Menurut dia, berdasarkan data BPS tahun 2011, jumlah populasi sapi potong sebanyak 14,8 juta ekor jauh di atas perkiraan 12,6 juta ekor (2009) dan proyeksi blue print 14,23 juta ekor (2014). Jika mengacu kepada cetak biru tersebut, maka Indonesia sudah mencapai swasembada daging sapi. “Namun kenyataannya, gejolak harga daging sapi terjadi akibat ketidakseimbangan supply-demand dan faktor-faktor teknis yang kurang dipertimbangkan,” katanya.
Dia mengatakan, dari sisi populasi ternak sapi memang tercatat kenaikan rata-rata 4,8% per tahun. Namun, perhitungan populasi tersebut secara teknis harus dikonversi menjadi potensi stok yang jumlahnya 17%.
Dari jumlah tersebut dirinci lagi menjadi jenis sapi jantan 56% dan sapi betina 44% yang menurut perundangan dilarang untuk dipotong. “Sekarang ini banyak sapi betina produktif yang dipotong karena harga daging cukup tinggi. Jika pemerintah tidak mengendalikan pemotongan sapi betina ini, maka populasi ternak sapi nasional terancam,” ungkapnya.
Dia mengatakan, peternakan di Indonesia khususnya peternakan sapi harus dikembangkan menjadi tipe industri yang didukung lima subsistem, yaitu sarana produksi, budidaya, pengolahan, pemasaran dan dukungan pemerintah.
Selain itu, secara teknis syarat peternakan sapi di topang tiga pilar utama, yaitu ketersediaan pakan, manajemen dan pembibitan sapi. Sedangkan standar teknis produktivitas ternak di pengaruhi dua factor, yaitu lingkungan dan genetik. “Dalam faktor lingkungan, yang terbesar adalah faktor pakan,” tegasnya.

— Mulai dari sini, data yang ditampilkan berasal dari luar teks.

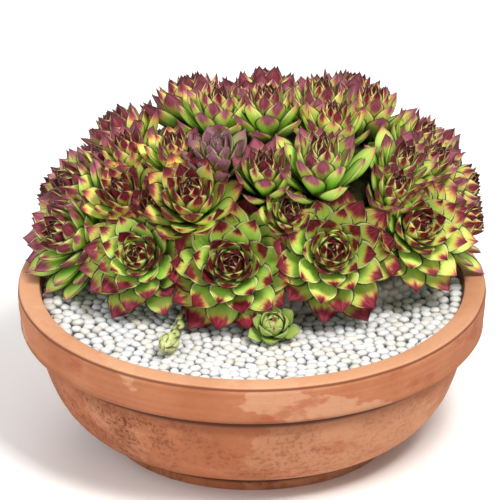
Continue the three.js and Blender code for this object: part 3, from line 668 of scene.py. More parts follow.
def cilia_of(leaf, count, draw):
    """Fine hairs along both edges of a leaf: three foot points and a tip for each."""
    spikes = []
    for edge in (1.0, -1.0):
        for i in range(count):
            along = mix(0.34, 0.97, (i + draw() * 0.7) / count)
            half = leaf["width"] / 2 * np.interp(along, OUTLINE_ALONG, OUTLINE_WIDTH)
            lift = leaf["cup"] * half
            side = edge * half + leaf["sway"] * leaf["length"] * along**2
            length = mix(0.7, 1.25, draw())
            foot = mix(0.10, 0.15, draw())
            at = np.array([along - foot / leaf["length"], along + foot / leaf["length"], along, along + 0.02])
            across = np.array([side, side, side, side + edge * length])
            up = np.array([lift, lift, lift + 1.6 * foot, lift + length * 0.35])
            spikes.append(leaf_points(leaf, at, across, up))
    return spikes


LEAF_FACES = tube_faces(len(OUTLINE_ALONG), len(TURN_ACROSS))
SPIKE_FACES = [(0, 1, 2), (0, 3, 1), (1, 3, 2), (2, 3, 0)]


def core_profile(radius):
    """The short core that the leaves grow from, with its stem below."""
    return [
        (0.02, -STEM_ABOVE - STEM_BELOW),
        (STEM_RADIUS * 0.8, -STEM_ABOVE - STEM_BELOW),
        (STEM_RADIUS, 1.4),
        (0.26 * radius, 0.10 * radius),
        (0.22 * radius, 0.30 * radius),
        (0.12 * radius, 0.50 * radius),
        (0.02, 0.58 * radius),
    ]


def grow_rosette(rosette, keep_out, material):
    """One rosette as one piece: core, leaves and hairs."""
    shell = Shell()
    turn = rosette["turn"].T
    draw = seeded_random(rosette["seed"] + SEEDS["hairs"])

    def add(points, faces, place, nature):
        turned = points @ turn + rosette["point"]
        shell.add(turned, faces, leaf_place=place, leaf_nature=nature, rosette_nature=rosette["nature"])

    core, core_faces = turned_shell(core_profile(rosette["radius"]), 14)
    add(core, core_faces, (0.02, 0.5, 1.0), (0.5, 0.5, 0.0))
    for leaf in leaves_of(rosette, keep_out):
        nature = (leaf["age"], leaf["tone"], draw())
        points, place = leaf_shell(leaf)
        add(points, LEAF_FACES, place, nature)
        for spike in cilia_of(leaf, rosette["habit"]["cilia"], draw):
            add(spike, SPIKE_FACES, (0.7, 1.0, 0.5), nature)
    return shell.to_piece(rosette["name"] + "_leaves", material, rosette["name"])


# ---- the bud on its runner ----


def scale_shell(frame_at, width, thickness, hug):
    """A pointed scale that lies along a surface: frame_at(along) gives its middle, across and outward."""
    points = []
    places = []
    for s, w in zip(SCALE_ALONG, SCALE_WIDTH):
        middle, across, outward = frame_at(s)
        for v, back in zip(TURN_ACROSS, TURN_IS_BACK):
            side = v * w * width / 2
            rise = -hug * side * side / (width / 2) + (0.0 if back > 0.75 else thickness * (1 - v * v) ** 0.5)
            points.append(middle + across * side + outward * rise)
            places.append((s, v * 0.5 + 0.5, 0.0))
    middle, across, outward = frame_at(1.0)
    points.append(middle + outward * thickness * 0.3)
    places.append((1.0, 0.5, 0.0))
    return np.array(points), tube_faces(len(SCALE_ALONG), len(TURN_ACROSS)), np.array(places)


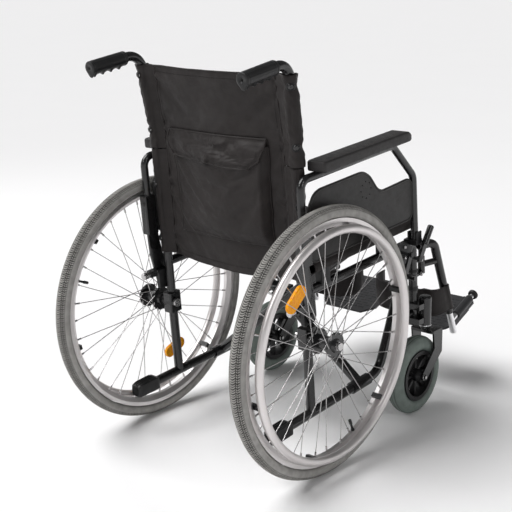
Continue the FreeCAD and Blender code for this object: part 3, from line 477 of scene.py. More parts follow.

Menurut Suhadji, Indonesia mempunyai potensi yang besar terhadap penyediaan lahan, khususnya integrasi dengan kegiatan lain seperti integrasi kebun sawit dengan sapi potong.
Data ketersediaan lahan menunjukan ketimpangan, misalnya Pulau Jawa yang luasnya sepertiga dari Kalimantan menampung 50% dari jumlah ternak sapi, sedangkan Kalimantan yang luasnya tiga kali Pulau Jawa malah hanya menampung sekitar 3% dari jumlah populasi ternak sapi.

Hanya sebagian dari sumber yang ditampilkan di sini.